The team first demo’d Hex running solo in a mission across a barren landscape – well, barren if we’re talking about the lack of plant life, at least. As Hex sprinted across the map, more and more enemies began to swarm him. Each enemy, the team explained, has its own unique AI and attacks, often several attacks depending on their range to the player. Constant swarms of metallic bugs would try to close the distance to Hex and, if not stopped, would climb on him and slow his movement. Another enemy which harvests algae would set off a secondary explosion after death, allowing Hex to set off a chain reaction to damage his enemies. I could see how each enemy acted independently but intelligently, making it clear that skill, not brute force, was necessary to take down foes. But that’s not all Hex has to offer.
Each character has its own customizable loadout. At the beginning of each mission, players can choose between two primary weapons, two specialty weapons, and two launchers. Primary weapons can fire endlessly, but the character’s other two weapons are capable of overheating and must be used wisely. Characters also can bring three skills with them into battle. The first two skill slots are open to the player’s choice (perhaps choosing stealth over a dash), while the third “ultimate” ability remains static. As players gain experience and resources, they can add additional power-ups to these skills that can add further tactical advantages. Loadouts can’t be changed during missions, but players can swap between missions.
One thing that Tuque emphasized is that they wanted the game to be more reliant on skill than grinding. As a result, there is no character progression. Instead, players will find progression in enhancing their weapons and skills. Power gaps are essentially non-existent: the only difference between players is their skill level and understanding of how to battle each enemy. There will also be no sort of matchmaking system for the game’s co-op mode. The goal is to make a game that’s not only fun solo, but that offers an enjoyable co-op experience without requiring level grinds to catch up with friends or find others to play with.

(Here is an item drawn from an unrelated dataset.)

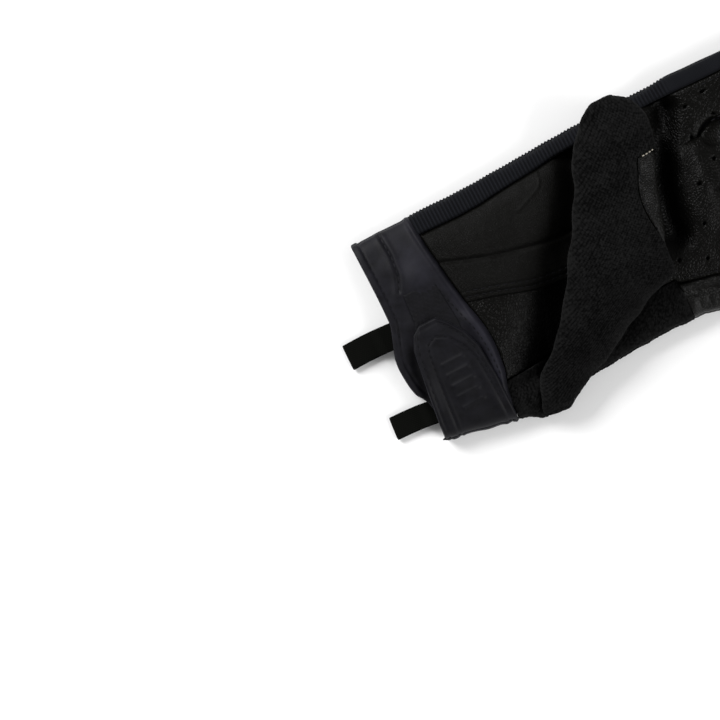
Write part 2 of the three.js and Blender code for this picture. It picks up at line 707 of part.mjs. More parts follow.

After seeing the game’s basic systems in action, I hopped in game with the team in the game’s co-op mode. Our chosen mission was to push across a bridge along with NPC troops. The high sensitivity of the controls took a short amount of time to get used to, but allowed for excellently precise aiming. As a twin-stick shooter with a big difficulty curve, Livelock benefits from this highly responsive control system. The current controls were also very intuitive: left and right sticks controlled movement and aiming respectively, right trigger acts as a shoot, left trigger activates the ultimate ability, and the remainder of the controller buttons allow for activating special skills and changing weapons.
Moving across the bridge together, the waves of enemies continued to get stronger, but I was also getting the hang of the controls. Knowing how to use Hex’s dash to move out of enemy fire, or close a gap to help an ally, was one key skill I had to pick up. Another was learning how to aim Hex’s ultimate, which appears about 15 feet in front of the character and takes a few seconds to deploy before blasting a mega orbital laser that destroys just about anything in its path. Hex also has a useful armor piercing round for when enemies are coming in hot and can be funneled though a choke point.
The end boss of the area was a massive turret-like creation that spanned the width of the bridge, blocking our passing. With a machine gun head larger than a car, it was a menacing sight to see. Thankfully the boss telegraphed its attacks and moved slowly enough that we could keep out of its range of fire as we unleashed our own energy barrage. On its defeat, the boss dropped a couple of pieces of loot, both cosmetic items. The game’s loot system is very minimalistic, but cosmetic items are the key rewards, letting players change colors, wear capes, and flaunt their personal style without affecting gameplay.
We finished the mission successfully with only one death (my own sloppy failure to retreat), but then again, that was just normal difficulty. Livelock will have multiple difficulty levels, and will have both a story-based campaign mode and a mode featuring procedurally generated levels for endless replayability. I was pleased to find out that in addition to the overarching story, each character will have its own backstory to uncover as the game progresses. Not only that, but unlike some co-op games where player #1’s story takes center stage, Livelock’s character stories will be revealed personally, meaning that players will see and hear dialogue and audiologs relevant only to their active character.
While there wasn’t much of it to see in the PAX South demo build, Livelock will also feature a lot of co-op synergy. A large part of this is the game’s bonus to positional attacks, meaning enemies take more damage from the back than the front. Teams can use this to their advantage by coordinating one team member to draw aggro while the other two move behind to take out high priority targets. With two characters yet to be revealed, there’s promises of more ways that characters can work together tactically to take down enemies.
Livelock isn’t just an exciting project for Tuque; it’s another new step forward for Perfect World as well. True, Livelock is one of the very few buy-to-play games to be published under the Arc-brella. It’s also the first title that PWE will be launching across Xbox One, PlayStation 4, and PC simultaneously as it’s ready to hit all three platforms out of the box. Alex Monney, Communications Manager from Perfect World, added that Perfect World’s focus is more about bringing quality, fun games to gamers than just publishing the next hot fad on the market.
PWE has worked closely with Tuque to fine tune Livelock into something incredibly fun. It’s a little like Dead Nation or Helldivers, with insane amounts of enemies and skill challenges that will make progression more personal and achievements more satisfying. With a very polished demo build already, the teams are looking for a 2016 release date, and I’m looking forward to seeing the final product.